Stated exercise:
Exactly reproduce each line of the listing that follows.

Supplied information:
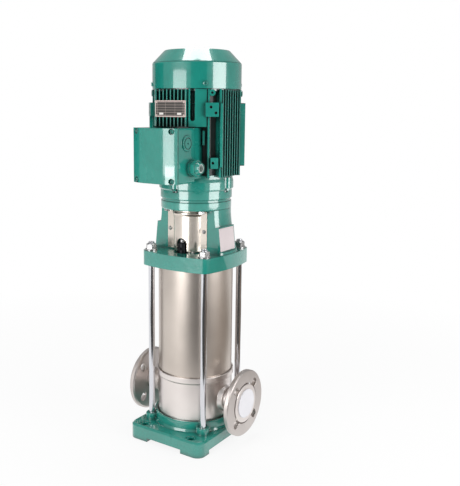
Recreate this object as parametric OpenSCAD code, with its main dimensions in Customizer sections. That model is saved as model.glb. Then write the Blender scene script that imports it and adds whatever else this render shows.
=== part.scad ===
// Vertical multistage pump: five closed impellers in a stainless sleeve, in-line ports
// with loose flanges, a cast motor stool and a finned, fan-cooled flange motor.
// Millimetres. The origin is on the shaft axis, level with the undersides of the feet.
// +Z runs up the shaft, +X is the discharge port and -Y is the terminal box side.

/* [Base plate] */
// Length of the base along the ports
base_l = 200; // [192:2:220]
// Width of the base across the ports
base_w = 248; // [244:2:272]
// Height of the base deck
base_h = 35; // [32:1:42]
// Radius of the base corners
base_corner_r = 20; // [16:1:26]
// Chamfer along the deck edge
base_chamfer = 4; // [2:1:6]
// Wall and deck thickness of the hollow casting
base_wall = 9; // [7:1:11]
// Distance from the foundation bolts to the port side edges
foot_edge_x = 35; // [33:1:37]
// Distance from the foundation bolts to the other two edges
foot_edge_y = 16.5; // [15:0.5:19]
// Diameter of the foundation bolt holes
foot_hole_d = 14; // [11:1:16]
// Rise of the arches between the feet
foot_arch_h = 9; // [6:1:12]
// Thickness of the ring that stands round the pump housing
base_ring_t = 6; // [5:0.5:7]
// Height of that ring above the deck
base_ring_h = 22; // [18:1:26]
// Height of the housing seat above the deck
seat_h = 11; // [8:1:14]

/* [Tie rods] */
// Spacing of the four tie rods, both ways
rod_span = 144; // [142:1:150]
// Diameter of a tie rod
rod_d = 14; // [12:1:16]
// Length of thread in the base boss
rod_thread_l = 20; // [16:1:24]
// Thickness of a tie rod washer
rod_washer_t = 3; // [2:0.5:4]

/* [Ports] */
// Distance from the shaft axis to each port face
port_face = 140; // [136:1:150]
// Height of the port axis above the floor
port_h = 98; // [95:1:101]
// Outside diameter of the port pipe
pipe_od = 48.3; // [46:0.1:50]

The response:
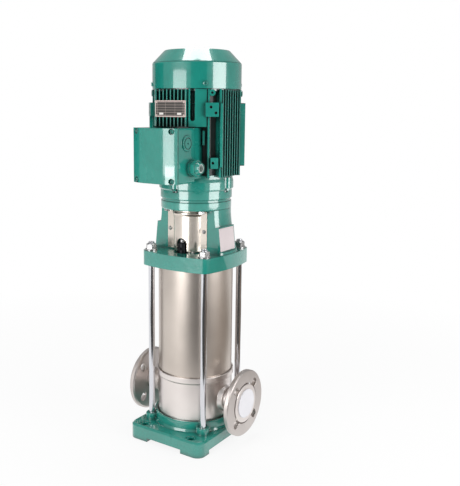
Recreate this object as parametric OpenSCAD code, with its main dimensions in Customizer sections. That model is saved as model.glb. Then write the Blender scene script that imports it and adds whatever else this render shows.
=== part.scad ===
// Vertical multistage pump: five closed impellers in a stainless sleeve, in-line ports
// with loose flanges, a cast motor stool and a finned, fan-cooled flange motor.
// Millimetres. The origin is on the shaft axis, level with the undersides of the feet.
// +Z runs up the shaft, +X is the discharge port and -Y is the terminal box side.

/* [Base plate] */
// Length of the base along the ports
base_l = 200; // [192:2:220]
// Width of the base across the ports
base_w = 248; // [244:2:272]
// Height of the base deck
base_h = 35; // [32:1:42]
// Radius of the base corners
base_corner_r = 20; // [16:1:26]
// Chamfer along the deck edge
base_chamfer = 4; // [2:1:6]
// Wall and deck thickness of the hollow casting
base_wall = 9; // [7:1:11]
// Distance from the foundation bolts to the port side edges
foot_edge_x = 35; // [33:1:37]
// Distance from the foundation bolts to the other two edges
foot_edge_y = 16.5; // [15:0.5:19]
// Diameter of the foundation bolt holes
foot_hole_d = 14; // [11:1:16]
// Rise of the arches between the feet
foot_arch_h = 9; // [6:1:12]
// Thickness of the ring that stands round the pump housing
base_ring_t = 6; // [5:0.5:7]
// Height of that ring above the deck
base_ring_h = 22; // [18:1:26]
// Height of the housing seat above the deck
seat_h = 11; // [8:1:14]

/* [Tie rods] */
// Spacing of the four tie rods, both ways
rod_span = 144; // [142:1:150]
// Diameter of a tie rod
rod_d = 14; // [12:1:16]
// Length of thread in the base boss
rod_thread_l = 20; // [16:1:24]
// Thickness of a tie rod washer
rod_washer_t = 3; // [2:0.5:4]

/* [Ports] */
// Distance from the shaft axis to each port face
port_face = 140; // [136:1:150]
// Height of the port axis above the floor
port_h = 98; // [95:1:101]
// Outside diameter of the port pipe
pipe_od = 48.3; // [46:0.1:50]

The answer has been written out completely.